# [Recorded information]
•••

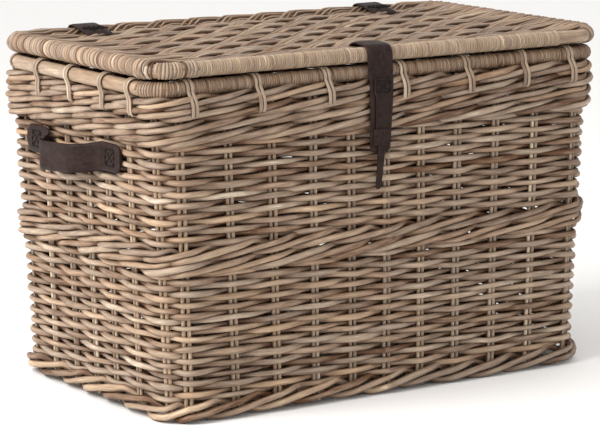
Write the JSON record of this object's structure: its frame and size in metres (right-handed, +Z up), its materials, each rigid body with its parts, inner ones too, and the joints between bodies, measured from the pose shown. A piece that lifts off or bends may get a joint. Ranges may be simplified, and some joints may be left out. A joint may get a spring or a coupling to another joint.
{
  "type": "storage trunk",
  "caption": "Rectangular woven rattan storage trunk with a hinged lid, leather hinge straps, a leather closing strap and leather end handles.",
  "frame": {"origin": "on the floor under the middle of the trunk", "axes": "+X along the trunk's width, +Y from the front to the hinged back, +Z up"},
  "size_m": [0.786, 0.438, 0.4841],
  "materials": {
    "cane": "weathered matt rattan core",
    "cane_light": "straw-coloured wound cane, satin",
    "cane_dark": "shaded rattan stakes, matt",
    "leather": "dark brown saddle leather, worn satin",
    "thread": "waxed black thread"
  },
  "bodies": {
    "trunk_body": {"floor_panel": "cane", "floor_sticks": "cane_dark", "foot_border": "cane", "lower_siding": "cane", "middle_waling": "cane", "upper_siding": "cane", "top_waling": "cane", "front_stakes": "cane_dark", "back_stakes": "cane_dark", "left_stakes": "cane_dark", "right_stakes": "cane_dark", "rim_pole": "cane_light", "rim_front_binding": "cane_light", "rim_back_binding": "cane_light", "rim_lashings": "cane_light", "left_hinge_body_leather": "leather", "right_hinge_body_leather": "leather", "left_handle_ends": "leather", "right_handle_ends": "leather", "body_stitches": "thread"},
    "lid": {"lid_frame_pole": "cane_light", "lid_front_binding": "cane_light", "lid_back_binding": "cane_light", "lid_left_roll": "cane_light", "lid_right_roll": "cane_light", "lid_corner_wraps": "cane_light", "lid_panel": "cane", "lid_sticks": "cane_dark", "left_hinge_lid_leather": "leather", "right_hinge_lid_leather": "leather", "closing_strap_tab": "leather", "lid_stitches": "thread"},
    "closing_strap": {"closing_strap": "leather", "closing_tongue": "leather", "tongue_keeper": "leather", "closing_stitches": "thread"},
    "left_handle": {"left_handle_grip": "leather"},
    "right_handle": {"right_handle_grip": "leather"}
  },
  "joints": [
    {"name": "lid_hinge", "type": "hinge", "parent": "trunk_body", "child": "lid", "pos_m": [0, 0.2068, 0.453], "axis": [-1, 0, 0], "range_deg": [0, 105]},
    {"name": "closing_strap_swing", "type": "hinge", "parent": "lid", "child": "closing_strap", "pos_m": [-0.016, -0.2073, 0.4653], "axis": [-1, 0, 0], "range_deg": [0, 120]},
    {"name": "left_handle_lift", "type": "hinge", "parent": "trunk_body", "child": "left_handle", "pos_m": [-0.371, 0.018, 0.341], "axis": [0, 1, 0], "range_deg": [0, 30]},
    {"name": "right_handle_lift", "type": "hinge", "parent": "trunk_body", "child": "right_handle", "pos_m": [0.371, 0.018, 0.341], "axis": [0, -1, 0], "range_deg": [0, 30]}
  ]
}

•••

Reproduce the material verbatim, line by line.

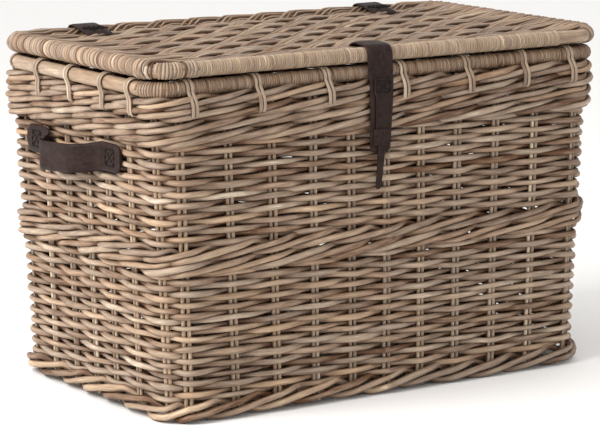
Write the JSON record of this object's structure: its frame and size in metres (right-handed, +Z up), its materials, each rigid body with its parts, inner ones too, and the joints between bodies, measured from the pose shown. A piece that lifts off or bends may get a joint. Ranges may be simplified, and some joints may be left out. A joint may get a spring or a coupling to another joint.
{
  "type": "storage trunk",
  "caption": "Rectangular woven rattan storage trunk with a hinged lid, leather hinge straps, a leather closing strap and leather end handles.",
  "frame": {"origin": "on the floor under the middle of the trunk", "axes": "+X along the trunk's width, +Y from the front to the hinged back, +Z up"},
  "size_m": [0.786, 0.438, 0.4841],
  "materials": {
    "cane": "weathered matt rattan core",
    "cane_light": "straw-coloured wound cane, satin",
    "cane_dark": "shaded rattan stakes, matt",
    "leather": "dark brown saddle leather, worn satin",
    "thread": "waxed black thread"
  },
  "bodies": {
    "trunk_body": {"floor_panel": "cane", "floor_sticks": "cane_dark", "foot_border": "cane", "lower_siding": "cane", "middle_waling": "cane", "upper_siding": "cane", "top_waling": "cane", "front_stakes": "cane_dark", "back_stakes": "cane_dark", "left_stakes": "cane_dark", "right_stakes": "cane_dark", "rim_pole": "cane_light", "rim_front_binding": "cane_light", "rim_back_binding": "cane_light", "rim_lashings": "cane_light", "left_hinge_body_leather": "leather", "right_hinge_body_leather": "leather", "left_handle_ends": "leather", "right_handle_ends": "leather", "body_stitches": "thread"},
    "lid": {"lid_frame_pole": "cane_light", "lid_front_binding": "cane_light", "lid_back_binding": "cane_light", "lid_left_roll": "cane_light", "lid_right_roll": "cane_light", "lid_corner_wraps": "cane_light", "lid_panel": "cane", "lid_sticks": "cane_dark", "left_hinge_lid_leather": "leather", "right_hinge_lid_leather": "leather", "closing_strap_tab": "leather", "lid_stitches": "thread"},
    "closing_strap": {"closing_strap": "leather", "closing_tongue": "leather", "tongue_keeper": "leather", "closing_stitches": "thread"},
    "left_handle": {"left_handle_grip": "leather"},
    "right_handle": {"right_handle_grip": "leather"}
  },
  "joints": [
    {"name": "lid_hinge", "type": "hinge", "parent": "trunk_body", "child": "lid", "pos_m": [0, 0.2068, 0.453], "axis": [-1, 0, 0], "range_deg": [0, 105]},
    {"name": "closing_strap_swing", "type": "hinge", "parent": "lid", "child": "closing_strap", "pos_m": [-0.016, -0.2073, 0.4653], "axis": [-1, 0, 0], "range_deg": [0, 120]},
    {"name": "left_handle_lift", "type": "hinge", "parent": "trunk_body", "child": "left_handle", "pos_m": [-0.371, 0.018, 0.341], "axis": [0, 1, 0], "range_deg": [0, 30]},
    {"name": "right_handle_lift", "type": "hinge", "parent": "trunk_body", "child": "right_handle", "pos_m": [0.371, 0.018, 0.341], "axis": [0, -1, 0], "range_deg": [0, 30]}
  ]
}